• Challenge: Begin with the line that contains "[['left', -1], ['right', 1]].forEach(([name, side])" and end with the line that contains "obj.parent = None", transcribing exactly each line in that stretch and no other.

• Supplied data:
***
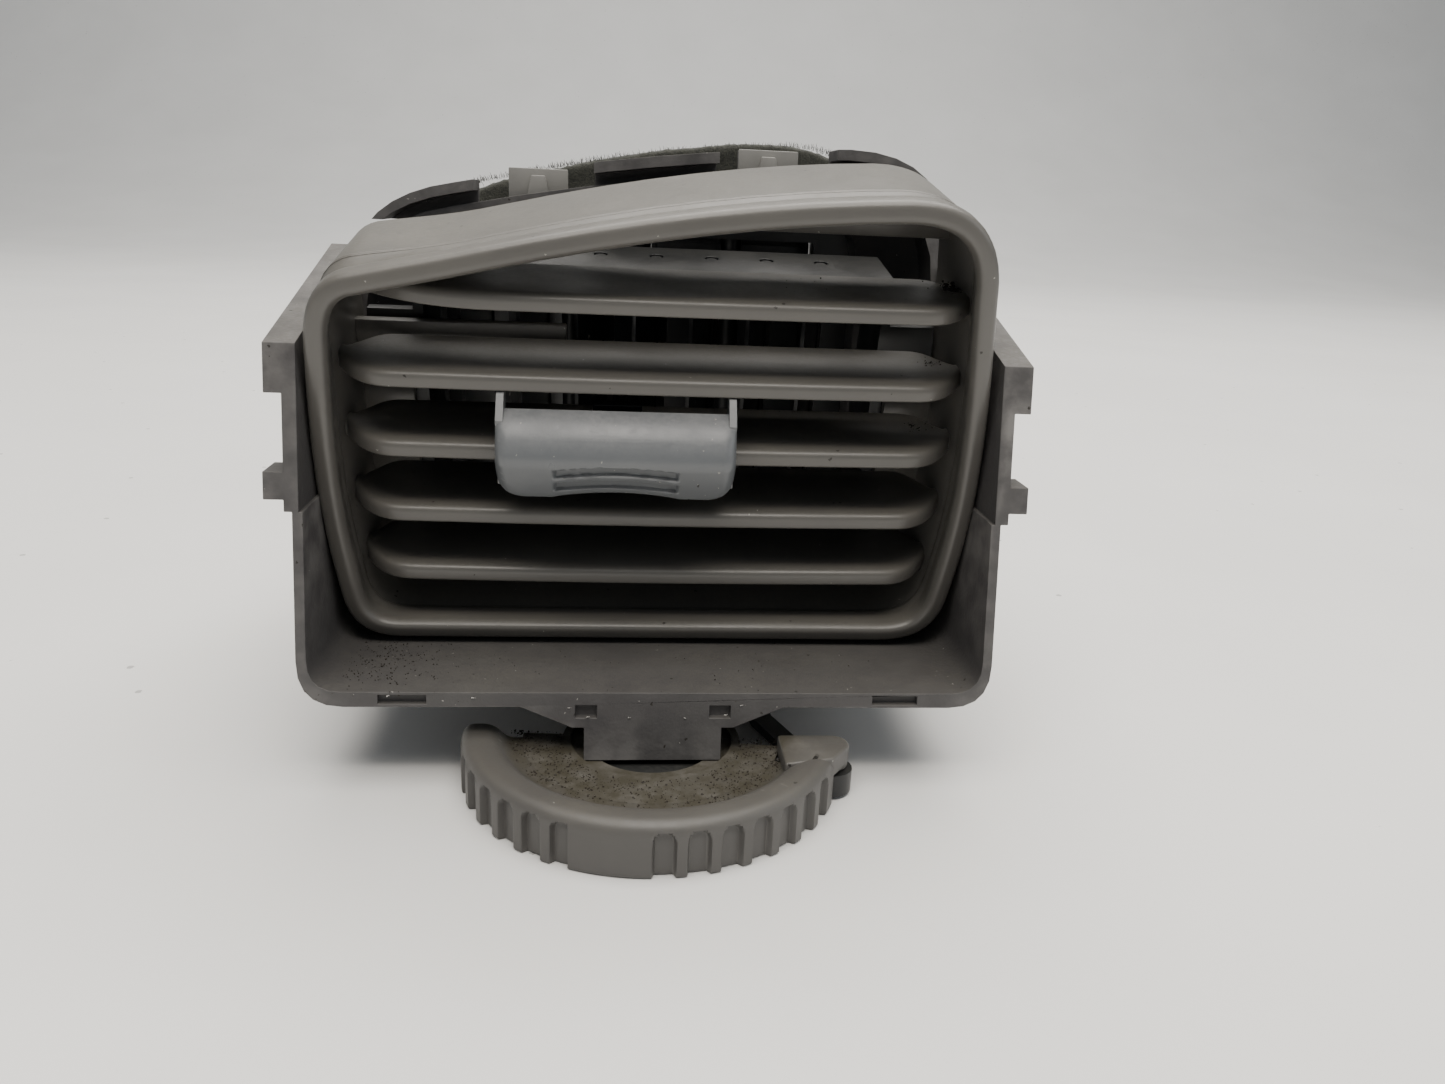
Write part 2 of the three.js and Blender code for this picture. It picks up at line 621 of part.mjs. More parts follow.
function thumbwheel() {
  const centre = new THREE.Vector2();
  const rim = new THREE.Shape();
  rim.moveTo(rimInner + 2, 0);
  rim.lineTo(wheelRadius - 0.5, 0);
  rim.lineTo(wheelRadius, 1);
  rim.lineTo(wheelRadius, wheelHeight - 2.6);
  rim.quadraticCurveTo(wheelRadius - 0.2, wheelHeight - 0.2, wheelRadius - 2.6, wheelHeight);
  rim.lineTo(rimInner + 1, wheelHeight);
  rim.quadraticCurveTo(rimInner, wheelHeight - 0.3, rimInner - 0.4, webTop - webThickness);
  rim.lineTo(rimInner + 2, webTop - webThickness);
  const profile = rim.getPoints(4);
  profile.push(profile[0].clone());
  const ring = solidOf(new THREE.LatheGeometry(profile, 72).rotateX(Math.PI / 2));
  const swept = sector(centre, rimInner - 4, wheelRadius + 4, rimStart, rimEnd);
  let wheel = ring.intersect(alongZ(swept, -1, wheelHeight + 1, 24));
  for (let angle = rimStart + ribPitch * 0.8; angle < rimEnd - ribPitch * 0.3; angle += ribPitch) {
    if (Math.abs(angle - blankAngle) < blankSpan / 2 + ribPitch * 0.2) continue;
    const arch = new THREE.Shape();
    arch.moveTo(-grooveWidth / 2, -1);
    arch.lineTo(grooveWidth / 2, -1);
    arch.lineTo(grooveWidth / 2, grooveTop - 1);
    arch.quadraticCurveTo(grooveWidth / 2, grooveTop, 0, grooveTop);
    arch.quadraticCurveTo(-grooveWidth / 2, grooveTop, -grooveWidth / 2, grooveTop - 1);
    const cutter = alongY(arch, wheelRadius - grooveDepth, wheelRadius + 3, 3);
    wheel = wheel.subtract(cutter.rotate([0, 0, angle - 90]));
  }
  const webPlan = sector(centre, wellRadius - 1, rimInner + 1, rimStart - 4, earAngle + 4);
  const web = cutFrom(alongZ(webPlan, webTop - webThickness, webTop, 20),
    postZ(0, 0, wellRadius, webTop - webThickness / 2, webTop + 1, 40));
  const hub = postZ(0, 0, wellRadius + wellWall, hubLow, hubLow + hubThickness, 40);
  const collar = cutFrom(postZ(0, 0, wellRadius + wellWall, hubLow, webTop, 40),
    postZ(0, 0, wellRadius, hubLow - 1, webTop + 1, 40));
  const tab = new THREE.Shape();
  tab.moveTo(rimInner - 4, earOffset.y - 7);
  tab.lineTo(wheelRadius - 2, earOffset.y - 5);
  tab.lineTo(earOffset.x + 2.4, earOffset.y - 2.4);
  tab.absarc(earOffset.x, earOffset.y, 2.7, -0.6, Math.PI / 2, false);
  tab.lineTo(rimInner - 4, earOffset.y + 2.7);
  const ear = joined(alongZ(tab, webTop - 1, wheelHeight, 6),
    postZ(earOffset.x, earOffset.y, 2.6, eyeTop + fitGap, wheelHeight, 16));
  const relief = postZ(earOffset.x, earOffset.y, eyeRadius + 0.5, -1, eyeTop + fitGap, 20);
  const pin = postZ(earOffset.x, earOffset.y, linkPinRadius, rodLow - fitGap, eyeTop + 1, 12);
  const body = cutFrom(joined(wheel, web, hub, collar), relief);
  return cutFrom(joined(body, ear, pin), postZ(0, 0, bossRadius + fitGap, -1, webTop + 4, 24));
}

function wheelScrew() {
  return joined(postZ(0, wheelY, 3.8, 0.3, 1.5, 20), postZ(0, wheelY, 1.5, 1.2, 8.8, 12));
}

function wheelWasher() {
  return cutFrom(postZ(0, wheelY, 7, 1.8, 2.4, 28), postZ(0, wheelY, 1.5 + fitGap, 0, 9, 12));
}

// Rod from the wheel's ear to the damper crank, with a bend that keeps it clear of the hub
function linkRod() {
  const damperPin = new THREE.Vector2(-bladeSpacing / 2, damperY).add(earOffset);
  const wheelPin = wheelCentre.clone().add(earOffset);
  const far = damperPin.clone().sub(wheelPin);
  const bend = new THREE.Vector2(-8.6, 22);
  const origin = new THREE.Vector2();
  const rod = joined(alongZ(bar(origin, bend, 1.9), rodLow, rodLow + rodThickness, 5),
    alongZ(bar(bend, far, 1.9), rodLow, rodLow + rodThickness, 5),
    postZ(0, 0, eyeRadius, rodLow, eyeTop, 20), postZ(far.x, far.y, eyeRadius, rodLow, eyeTop, 20));
  return cutFrom(rod, postZ(0, 0, linkPinRadius + fitGap, 0, 9, 12),
    postZ(far.x, far.y, linkPinRadius + runGap, 0, 9, 12));
}

function damperBlade() {
  const high = windowHigh - windowMargin;
  const low = windowLow + windowMargin;
  const heading = new THREE.Vector2(bladeHalf - 0.8, 0).rotateAround(new THREE.Vector2(), radians(bladeRest));
  const plate = bar(heading.clone().negate(), heading, bladeThickness / 2);
  const foot = tieArmLow + armThickness + 2 * fitGap;
  return joined(alongZ(plate, low, high, 3), postZ(0, 0, shaftRadius, foot, high + 3.5, 16));
}

function damperCrank(hasLinkArm) {
  const origin = new THREE.Vector2();
  const tiePin = new THREE.Vector2(0, -tieArm);
  const top = tieArmLow + armThickness;
  const socket = shaftRadius + fitGap;
  const parts = [alongZ(bar(origin, tiePin, 3), tieArmLow, top, 5),
    postZ(0, -tieArm, tiePinRadius, top - 0.5, top + 2.4, 12),
    postZ(0, 0, socket + 1.6, tieArmLow, socketTop, 20)];
  if (hasLinkArm) {
    parts.push(postZ(0, 0, 3, linkArmLow, top, 20));
    parts.push(alongZ(bar(origin, earOffset, 3), linkArmLow, linkArmLow + armThickness, 5));
    parts.push(postZ(earOffset.x, earOffset.y, linkPinRadius, rodLow, linkArmLow + 0.5, 12));
  }
  return cutFrom(joined(...parts), postZ(0, 0, socket, top + fitGap, socketTop + 1, 16));
}

function tieBar() {
  const top = tieArmLow + armThickness;
  const end = new THREE.Vector2(bladeSpacing, 0);
  return cutFrom(alongZ(bar(new THREE.Vector2(), end, 2.8), top + fitGap, top + fitGap + 1.6, 5),
    postZ(0, 0, tiePinRadius + fitGap, 0, 20, 12), postZ(end.x, 0, tiePinRadius + runGap, 0, 20, 12));
}

// ---- assembly ------------------------------------------------------------------------------------

const vent = new THREE.Group();
piece('front_housing', frontHousing(), housingGrey, vent);
piece('rear_housing', rearHousing(), housingGrey, vent);
piece('duct_seal_foam', foamSeal(), foamOlive, vent);
piece('damper_frame', damperFrame(), housingGrey, vent);
piece('pivot_bush_left', pivotBush(-1), naturalNylon, vent);
piece('pivot_bush_right', pivotBush(1), naturalNylon, vent);
piece('wheel_screw', wheelScrew(), steel, vent);
piece('wheel_washer', wheelWasher(), steel, vent);

const drum = new THREE.Group();
drum.position.set(0, pivotY, pivotZ);
drum.rotation.x = radians(restTilt);
vent.add(drum);
piece('drum_shell', drumShell(), bezelGrey, drum);
vaneHeights.forEach((z, i) => {
  piece(`horizontal_vane_${i + 1}`, horizontalVane(z, i === 0 ? topVaneShort : 0), bezelGrey, drum);
});
piece('vane_frame', vaneFrame(), housingGrey, drum);
piece('friction_ring_left', frictionRing(-1), black, drum);
piece('friction_ring_right', frictionRing(1), black, drum);

const knobGroup = new THREE.Group();
knobGroup.position.x = knobCentreX;
drum.add(knobGroup);
piece('slide_knob', slideKnob(vaneHeights[2]), knobGrey, knobGroup);
piece('knob_clip', knobClip(vaneHeights[2]), black, knobGroup);

const steerAngle = knobCentreX * steerRate;
const middle = (uprightCount - 1) / 2;
for (let i = 0; i < uprightCount; i++) {
  const upright = piece(`vertical_vane_${i + 1}`, uprightVane(i === middle), black, drum);
  upright.position.set(uprightX(i), uprightPivotY, 0);
  upright.rotation.z = steerAngle;
}
const linkStrip = piece('vane_link_bar', linkBar(), black, drum);
const stripOffset = new THREE.Vector2(0, linkBarOffset).rotateAround(new THREE.Vector2(), steerAngle);
linkStrip.position.set(stripOffset.x, uprightPivotY + stripOffset.y, 0);

const wheel = piece('thumbwheel', thumbwheel(), bezelGrey, vent);
wheel.position.set(wheelCentre.x, wheelCentre.y, 0);
const rod = piece('damper_link_rod', linkRod(), black, vent);
rod.position.set(wheelCentre.x + earOffset.x, wheelCentre.y + earOffset.y, 0);

[['left', -1], ['right', 1]].forEach(([name, side]) => {
  const x = (side * bladeSpacing) / 2;
  piece(`damper_blade_${name}`, damperBlade(), black, vent).position.set(x, damperY, 0);
  piece(`damper_crank_${name}`, damperCrank(side < 0), black, vent).position.set(x, damperY, 0);
});
piece('damper_tie_bar', tieBar(), black, vent).position.set(-bladeSpacing / 2, damperY - tieArm, 0);

// The origin is the middle of the footprint, on the surface that the vent stands on
vent.updateMatrixWorld(true);
const extent = new THREE.Box3().setFromObject(vent, true);
vent.position.set(-(extent.min.x + extent.max.x) / 2, -(extent.min.y + extent.max.y) / 2, -extent.min.z);

export default vent;
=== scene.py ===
import json
import math
import random

import bmesh
import bpy
from mathutils import Matrix, Vector, geometry, noise


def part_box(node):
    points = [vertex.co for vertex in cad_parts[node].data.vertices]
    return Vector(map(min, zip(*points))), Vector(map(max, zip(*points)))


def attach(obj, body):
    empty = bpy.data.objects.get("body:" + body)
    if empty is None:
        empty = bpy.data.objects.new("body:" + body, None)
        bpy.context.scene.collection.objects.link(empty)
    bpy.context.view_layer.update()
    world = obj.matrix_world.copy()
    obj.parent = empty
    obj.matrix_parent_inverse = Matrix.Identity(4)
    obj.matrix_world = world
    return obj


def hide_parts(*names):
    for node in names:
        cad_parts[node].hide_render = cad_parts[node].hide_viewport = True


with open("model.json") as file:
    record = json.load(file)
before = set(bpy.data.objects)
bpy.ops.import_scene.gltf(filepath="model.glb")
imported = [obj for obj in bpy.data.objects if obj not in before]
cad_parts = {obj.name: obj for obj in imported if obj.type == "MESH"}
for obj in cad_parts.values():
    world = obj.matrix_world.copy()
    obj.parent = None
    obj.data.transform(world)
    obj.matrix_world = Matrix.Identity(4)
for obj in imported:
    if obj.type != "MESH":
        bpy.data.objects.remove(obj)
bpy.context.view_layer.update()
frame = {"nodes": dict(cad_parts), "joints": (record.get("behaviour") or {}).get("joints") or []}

jointNamed = {joint["name"]: joint for joint in frame["joints"]}
mm = 0.001
shapeUnit = Matrix.Scale(mm, 4)  # shapes below are in millimetres, the scene is in metres

# where the moving groups stand at rest
restTilt = 12  # degrees, louvre face turned down
trunnion = Vector(jointNamed["drum_tilt"]["pos_m"])
wheelAxis = Vector(jointNamed["wheel_turn"]["pos_m"])
drumPlace = Matrix.Translation(trunnion) @ Matrix.Rotation(math.radians(restTilt), 4, "X") @ shapeUnit
ventPlace = Matrix.Translation((0, trunnion.y, 0)) @ shapeUnit  # y from the trunnions, z from the table
trunnionDepth = 38  # mm, how far the trunnions are behind the housing's front
frontLean = 10  # degrees, how far the housing's front leans back
wheelPlace = Matrix.Translation((wheelAxis.x, wheelAxis.y, 0)) @ shapeUnit
knobLow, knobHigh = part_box("slide_knob")
knobPlace = drumPlace @ Matrix.Translation(((knobLow.x + knobHigh.x) / 2 / mm, 0, 0))


def bezier(start, control, end, steps=8):
    # one curved stretch with a single control point, without its first point
    first = start + (control - start) * 2 / 3
    second = end + (control - end) * 2 / 3
    return geometry.interpolate_bezier(start, first, second, end, steps + 1)[1:]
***
• Task result:
[['left', -1], ['right', 1]].forEach(([name, side]) => {
  const x = (side * bladeSpacing) / 2;
  piece(`damper_blade_${name}`, damperBlade(), black, vent).position.set(x, damperY, 0);
  piece(`damper_crank_${name}`, damperCrank(side < 0), black, vent).position.set(x, damperY, 0);
});
piece('damper_tie_bar', tieBar(), black, vent).position.set(-bladeSpacing / 2, damperY - tieArm, 0);

// The origin is the middle of the footprint, on the surface that the vent stands on
vent.updateMatrixWorld(true);
const extent = new THREE.Box3().setFromObject(vent, true);
vent.position.set(-(extent.min.x + extent.max.x) / 2, -(extent.min.y + extent.max.y) / 2, -extent.min.z);

export default vent;
=== scene.py ===
import json
import math
import random

import bmesh
import bpy
from mathutils import Matrix, Vector, geometry, noise


def part_box(node):
    points = [vertex.co for vertex in cad_parts[node].data.vertices]
    return Vector(map(min, zip(*points))), Vector(map(max, zip(*points)))


def attach(obj, body):
    empty = bpy.data.objects.get("body:" + body)
    if empty is None:
        empty = bpy.data.objects.new("body:" + body, None)
        bpy.context.scene.collection.objects.link(empty)
    bpy.context.view_layer.update()
    world = obj.matrix_world.copy()
    obj.parent = empty
    obj.matrix_parent_inverse = Matrix.Identity(4)
    obj.matrix_world = world
    return obj


def hide_parts(*names):
    for node in names:
        cad_parts[node].hide_render = cad_parts[node].hide_viewport = True


with open("model.json") as file:
    record = json.load(file)
before = set(bpy.data.objects)
bpy.ops.import_scene.gltf(filepath="model.glb")
imported = [obj for obj in bpy.data.objects if obj not in before]
cad_parts = {obj.name: obj for obj in imported if obj.type == "MESH"}
for obj in cad_parts.values():
    world = obj.matrix_world.copy()
    obj.parent = None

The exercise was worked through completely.